Reproduce all of the material exactly as shown.

RECORDED INFORMATION>
<<<<

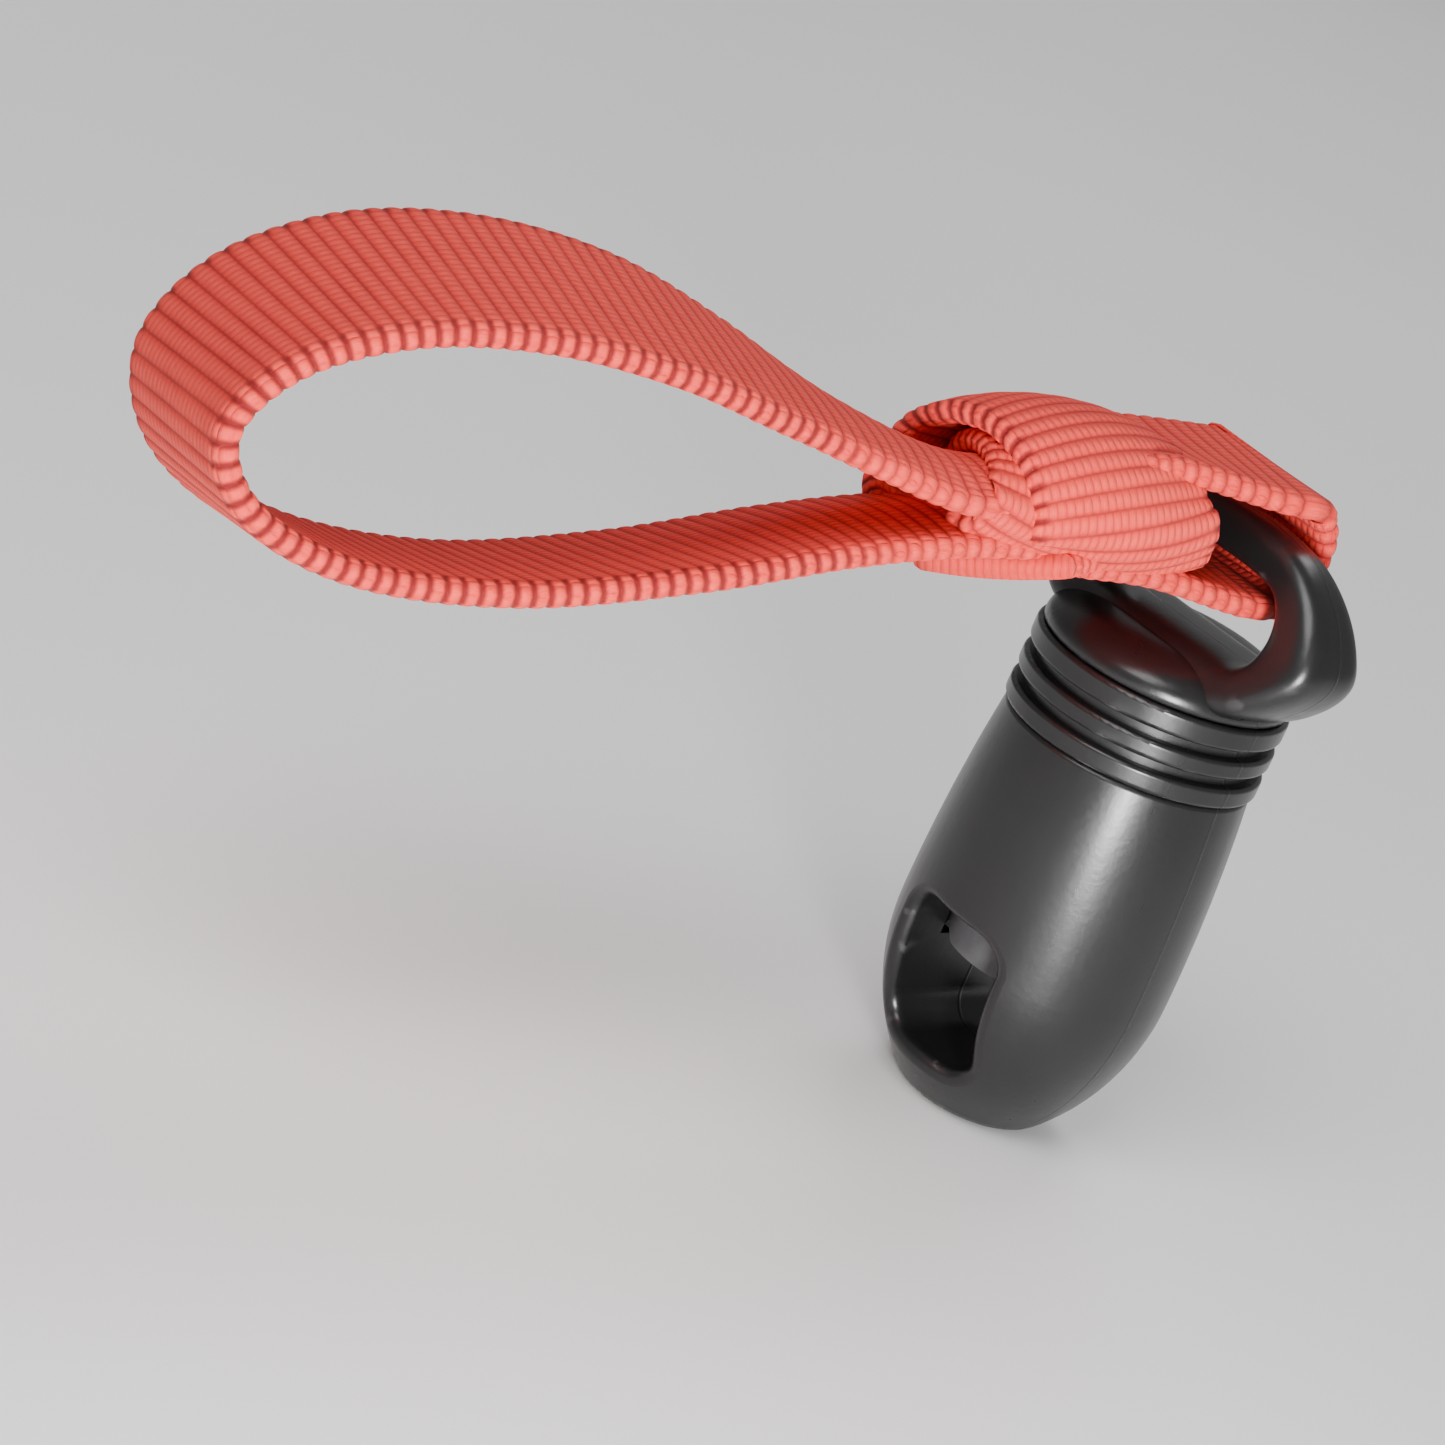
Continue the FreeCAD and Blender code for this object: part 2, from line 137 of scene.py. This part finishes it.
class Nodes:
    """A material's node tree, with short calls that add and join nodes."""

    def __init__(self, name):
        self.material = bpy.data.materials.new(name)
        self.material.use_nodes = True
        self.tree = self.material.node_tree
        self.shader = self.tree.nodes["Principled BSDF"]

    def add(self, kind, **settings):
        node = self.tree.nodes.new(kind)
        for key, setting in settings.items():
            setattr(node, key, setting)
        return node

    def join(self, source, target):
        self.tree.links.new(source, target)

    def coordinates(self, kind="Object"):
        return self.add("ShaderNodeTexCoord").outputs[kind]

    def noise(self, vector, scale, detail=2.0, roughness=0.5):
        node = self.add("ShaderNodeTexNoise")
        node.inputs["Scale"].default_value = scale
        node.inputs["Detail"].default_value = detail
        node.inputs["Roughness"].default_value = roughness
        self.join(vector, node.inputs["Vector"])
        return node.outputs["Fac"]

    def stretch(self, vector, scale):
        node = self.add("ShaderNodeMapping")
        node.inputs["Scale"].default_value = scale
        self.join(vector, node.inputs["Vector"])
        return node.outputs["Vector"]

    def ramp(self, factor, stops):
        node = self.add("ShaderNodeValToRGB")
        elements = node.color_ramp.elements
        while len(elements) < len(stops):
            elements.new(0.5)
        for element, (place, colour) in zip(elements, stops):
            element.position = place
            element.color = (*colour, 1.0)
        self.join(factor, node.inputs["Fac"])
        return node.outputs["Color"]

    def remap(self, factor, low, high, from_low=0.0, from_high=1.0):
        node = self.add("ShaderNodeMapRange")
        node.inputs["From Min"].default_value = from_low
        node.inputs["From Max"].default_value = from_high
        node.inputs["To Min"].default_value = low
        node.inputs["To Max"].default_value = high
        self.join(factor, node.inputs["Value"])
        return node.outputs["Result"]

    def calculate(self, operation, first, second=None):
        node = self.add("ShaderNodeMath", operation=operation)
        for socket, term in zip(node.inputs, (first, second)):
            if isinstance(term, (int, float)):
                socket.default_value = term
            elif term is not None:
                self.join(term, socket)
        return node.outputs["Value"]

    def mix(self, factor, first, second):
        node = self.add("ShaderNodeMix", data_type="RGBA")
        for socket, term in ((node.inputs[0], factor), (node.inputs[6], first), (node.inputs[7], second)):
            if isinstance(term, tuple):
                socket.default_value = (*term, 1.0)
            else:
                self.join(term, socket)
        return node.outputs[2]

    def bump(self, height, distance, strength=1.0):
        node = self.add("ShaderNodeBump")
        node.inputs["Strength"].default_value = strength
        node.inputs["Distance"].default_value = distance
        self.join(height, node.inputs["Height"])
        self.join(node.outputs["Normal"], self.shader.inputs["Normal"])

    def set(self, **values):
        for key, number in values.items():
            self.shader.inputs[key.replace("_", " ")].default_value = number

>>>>

RESPONSE TO THIS EXERCISE>
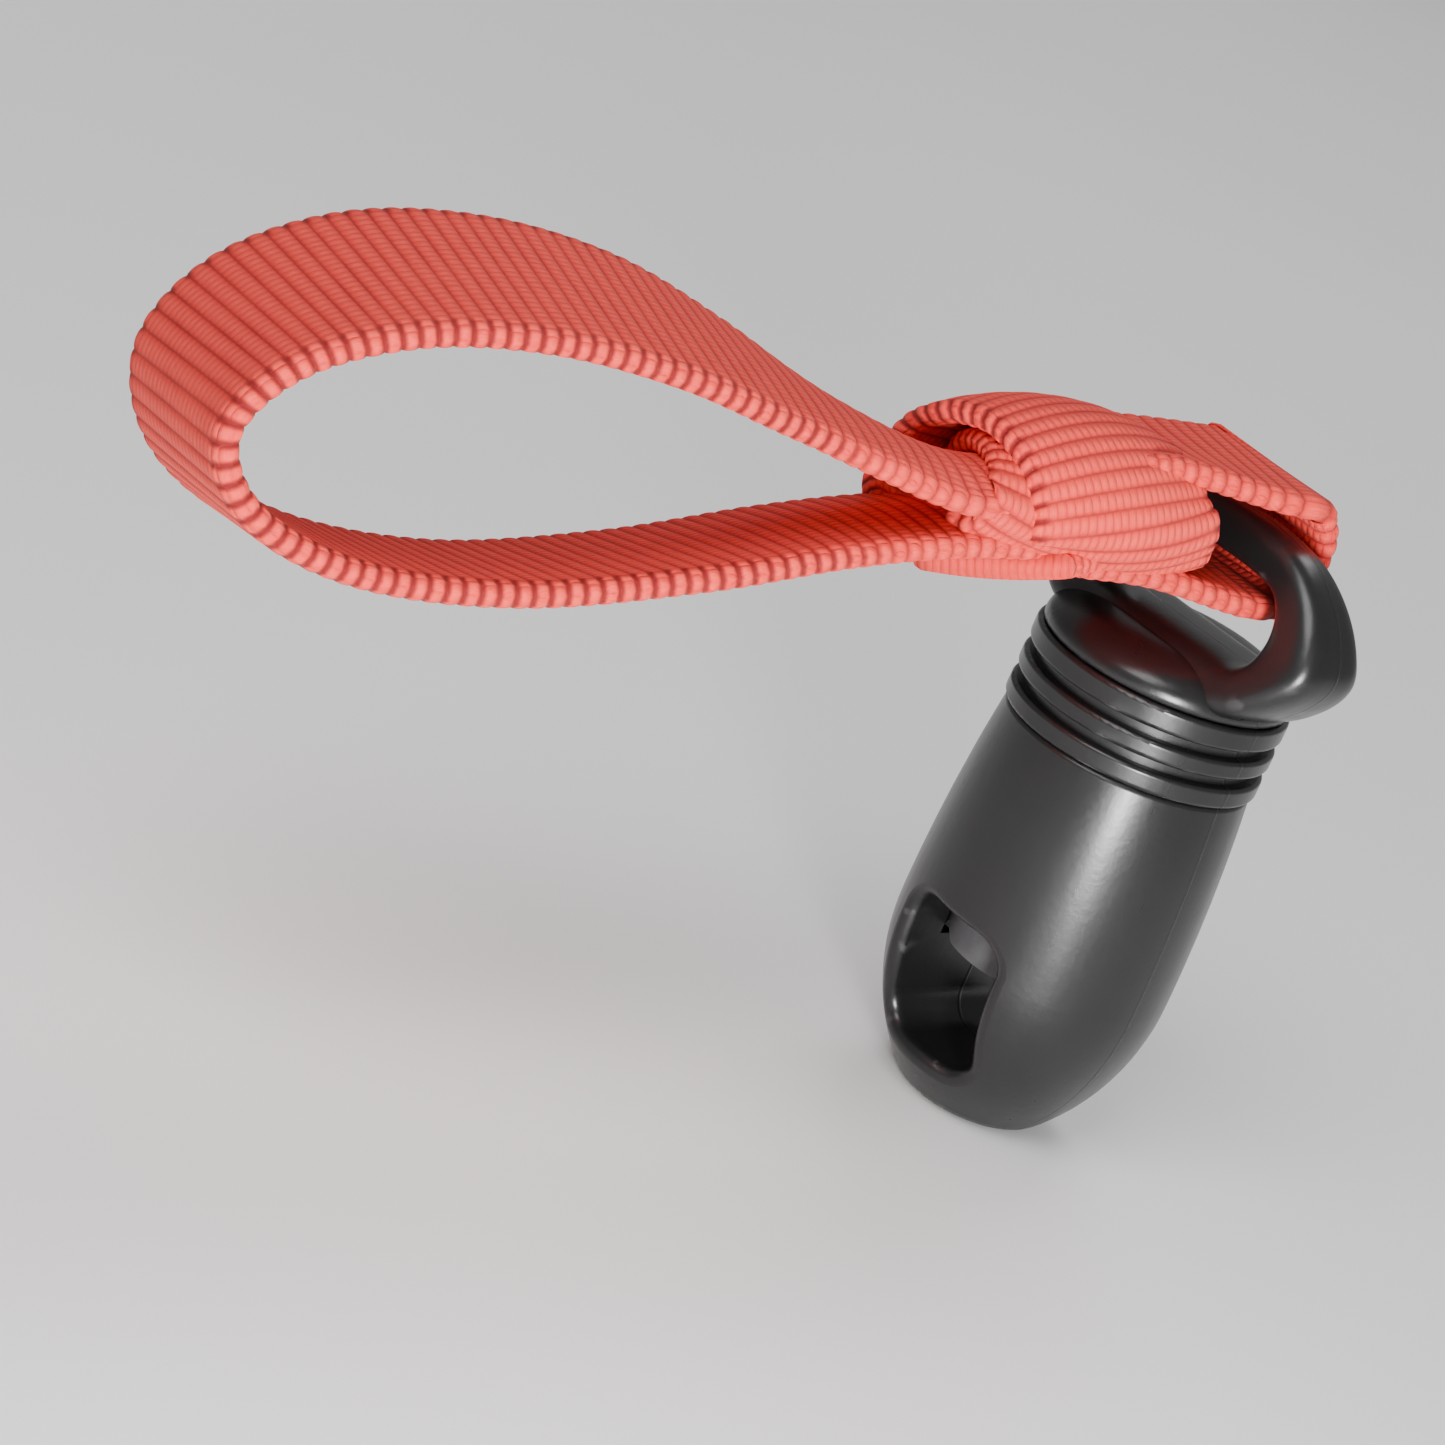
Continue the FreeCAD and Blender code for this object: part 2, from line 137 of scene.py. This part finishes it.
class Nodes:
    """A material's node tree, with short calls that add and join nodes."""

    def __init__(self, name):
        self.material = bpy.data.materials.new(name)
        self.material.use_nodes = True
        self.tree = self.material.node_tree
        self.shader = self.tree.nodes["Principled BSDF"]

    def add(self, kind, **settings):
        node = self.tree.nodes.new(kind)
        for key, setting in settings.items():
            setattr(node, key, setting)
        return node

    def join(self, source, target):
        self.tree.links.new(source, target)

    def coordinates(self, kind="Object"):
        return self.add("ShaderNodeTexCoord").outputs[kind]

    def noise(self, vector, scale, detail=2.0, roughness=0.5):
        node = self.add("ShaderNodeTexNoise")
        node.inputs["Scale"].default_value = scale
        node.inputs["Detail"].default_value = detail
        node.inputs["Roughness"].default_value = roughness
        self.join(vector, node.inputs["Vector"])
        return node.outputs["Fac"]

    def stretch(self, vector, scale):
        node = self.add("ShaderNodeMapping")
        node.inputs["Scale"].default_value = scale
        self.join(vector, node.inputs["Vector"])
        return node.outputs["Vector"]

    def ramp(self, factor, stops):
        node = self.add("ShaderNodeValToRGB")
        elements = node.color_ramp.elements
        while len(elements) < len(stops):
            elements.new(0.5)
        for element, (place, colour) in zip(elements, stops):
            element.position = place
            element.color = (*colour, 1.0)
        self.join(factor, node.inputs["Fac"])
        return node.outputs["Color"]

    def remap(self, factor, low, high, from_low=0.0, from_high=1.0):
        node = self.add("ShaderNodeMapRange")
        node.inputs["From Min"].default_value = from_low
        node.inputs["From Max"].default_value = from_high
        node.inputs["To Min"].default_value = low
        node.inputs["To Max"].default_value = high
        self.join(factor, node.inputs["Value"])
        return node.outputs["Result"]

    def calculate(self, operation, first, second=None):
        node = self.add("ShaderNodeMath", operation=operation)
        for socket, term in zip(node.inputs, (first, second)):
            if isinstance(term, (int, float)):
                socket.default_value = term
            elif term is not None:
                self.join(term, socket)
        return node.outputs["Value"]

    def mix(self, factor, first, second):
        node = self.add("ShaderNodeMix", data_type="RGBA")
        for socket, term in ((node.inputs[0], factor), (node.inputs[6], first), (node.inputs[7], second)):
            if isinstance(term, tuple):
                socket.default_value = (*term, 1.0)
            else:
                self.join(term, socket)
        return node.outputs[2]

    def bump(self, height, distance, strength=1.0):
        node = self.add("ShaderNodeBump")
        node.inputs["Strength"].default_value = strength
        node.inputs["Distance"].default_value = distance
        self.join(height, node.inputs["Height"])
        self.join(node.outputs["Normal"], self.shader.inputs["Normal"])

    def set(self, **values):
        for key, number in values.items():
            self.shader.inputs[key.replace("_", " ")].default_value = number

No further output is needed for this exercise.